> What to produce:
Repeat the entire listing exactly.

> Information shown:
* * * *

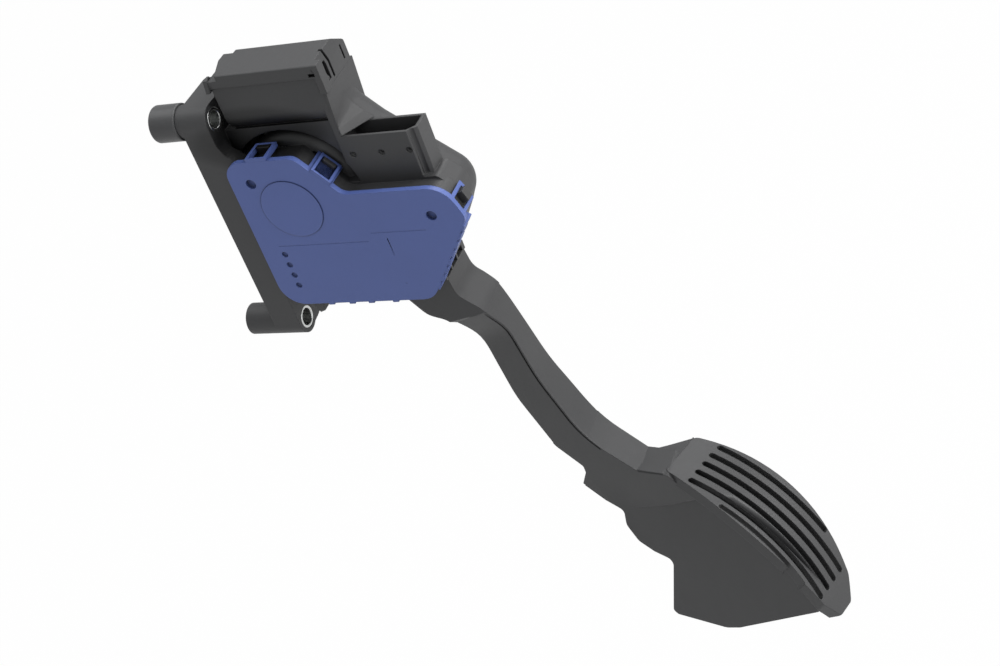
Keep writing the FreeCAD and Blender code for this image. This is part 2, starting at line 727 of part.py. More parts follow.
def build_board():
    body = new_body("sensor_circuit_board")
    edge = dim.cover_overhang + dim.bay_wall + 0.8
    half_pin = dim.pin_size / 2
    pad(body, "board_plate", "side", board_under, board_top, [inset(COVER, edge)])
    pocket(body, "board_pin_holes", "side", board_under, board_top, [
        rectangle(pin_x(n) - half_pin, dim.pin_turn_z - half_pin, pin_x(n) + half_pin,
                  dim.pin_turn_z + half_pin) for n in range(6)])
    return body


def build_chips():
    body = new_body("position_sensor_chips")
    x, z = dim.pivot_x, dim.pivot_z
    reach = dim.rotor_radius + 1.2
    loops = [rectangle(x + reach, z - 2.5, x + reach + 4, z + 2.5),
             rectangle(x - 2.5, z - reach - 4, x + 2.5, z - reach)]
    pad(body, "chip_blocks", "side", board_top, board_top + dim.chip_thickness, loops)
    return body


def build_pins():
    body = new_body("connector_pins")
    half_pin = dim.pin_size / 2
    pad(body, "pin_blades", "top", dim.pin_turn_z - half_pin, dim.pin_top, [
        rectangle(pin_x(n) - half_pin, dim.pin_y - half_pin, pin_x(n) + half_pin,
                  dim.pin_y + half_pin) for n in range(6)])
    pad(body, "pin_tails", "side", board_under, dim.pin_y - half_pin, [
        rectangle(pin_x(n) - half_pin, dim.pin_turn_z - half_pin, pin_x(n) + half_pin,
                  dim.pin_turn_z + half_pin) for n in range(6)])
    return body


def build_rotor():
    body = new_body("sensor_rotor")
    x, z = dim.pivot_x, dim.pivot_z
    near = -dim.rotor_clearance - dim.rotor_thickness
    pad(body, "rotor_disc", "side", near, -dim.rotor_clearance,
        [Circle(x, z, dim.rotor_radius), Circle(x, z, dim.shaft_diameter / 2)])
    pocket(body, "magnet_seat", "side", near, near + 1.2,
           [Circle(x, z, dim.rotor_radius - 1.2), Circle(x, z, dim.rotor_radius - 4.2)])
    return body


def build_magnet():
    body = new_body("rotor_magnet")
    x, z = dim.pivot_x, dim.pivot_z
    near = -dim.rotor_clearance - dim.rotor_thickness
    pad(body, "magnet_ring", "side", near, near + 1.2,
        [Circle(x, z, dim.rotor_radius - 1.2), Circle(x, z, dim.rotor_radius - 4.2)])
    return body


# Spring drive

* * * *

> Solution:
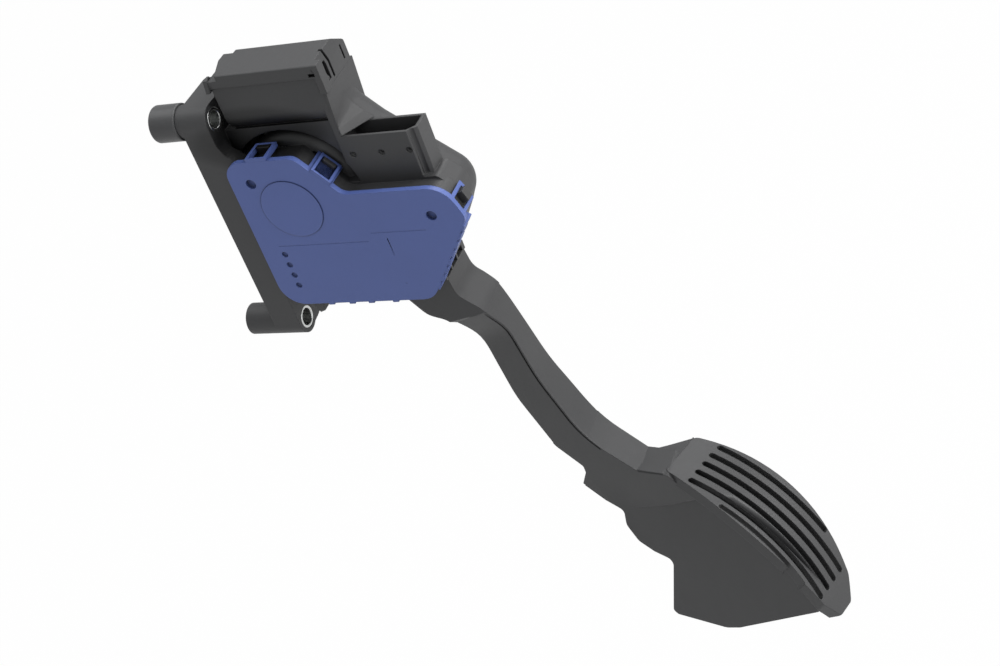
Keep writing the FreeCAD and Blender code for this image. This is part 2, starting at line 727 of part.py. More parts follow.
def build_board():
    body = new_body("sensor_circuit_board")
    edge = dim.cover_overhang + dim.bay_wall + 0.8
    half_pin = dim.pin_size / 2
    pad(body, "board_plate", "side", board_under, board_top, [inset(COVER, edge)])
    pocket(body, "board_pin_holes", "side", board_under, board_top, [
        rectangle(pin_x(n) - half_pin, dim.pin_turn_z - half_pin, pin_x(n) + half_pin,
                  dim.pin_turn_z + half_pin) for n in range(6)])
    return body


def build_chips():
    body = new_body("position_sensor_chips")
    x, z = dim.pivot_x, dim.pivot_z
    reach = dim.rotor_radius + 1.2
    loops = [rectangle(x + reach, z - 2.5, x + reach + 4, z + 2.5),
             rectangle(x - 2.5, z - reach - 4, x + 2.5, z - reach)]
    pad(body, "chip_blocks", "side", board_top, board_top + dim.chip_thickness, loops)
    return body


def build_pins():
    body = new_body("connector_pins")
    half_pin = dim.pin_size / 2
    pad(body, "pin_blades", "top", dim.pin_turn_z - half_pin, dim.pin_top, [
        rectangle(pin_x(n) - half_pin, dim.pin_y - half_pin, pin_x(n) + half_pin,
                  dim.pin_y + half_pin) for n in range(6)])
    pad(body, "pin_tails", "side", board_under, dim.pin_y - half_pin, [
        rectangle(pin_x(n) - half_pin, dim.pin_turn_z - half_pin, pin_x(n) + half_pin,
                  dim.pin_turn_z + half_pin) for n in range(6)])
    return body


def build_rotor():
    body = new_body("sensor_rotor")
    x, z = dim.pivot_x, dim.pivot_z
    near = -dim.rotor_clearance - dim.rotor_thickness
    pad(body, "rotor_disc", "side", near, -dim.rotor_clearance,
        [Circle(x, z, dim.rotor_radius), Circle(x, z, dim.shaft_diameter / 2)])
    pocket(body, "magnet_seat", "side", near, near + 1.2,
           [Circle(x, z, dim.rotor_radius - 1.2), Circle(x, z, dim.rotor_radius - 4.2)])
    return body


def build_magnet():
    body = new_body("rotor_magnet")
    x, z = dim.pivot_x, dim.pivot_z
    near = -dim.rotor_clearance - dim.rotor_thickness
    pad(body, "magnet_ring", "side", near, near + 1.2,
        [Circle(x, z, dim.rotor_radius - 1.2), Circle(x, z, dim.rotor_radius - 4.2)])
    return body


# Spring drive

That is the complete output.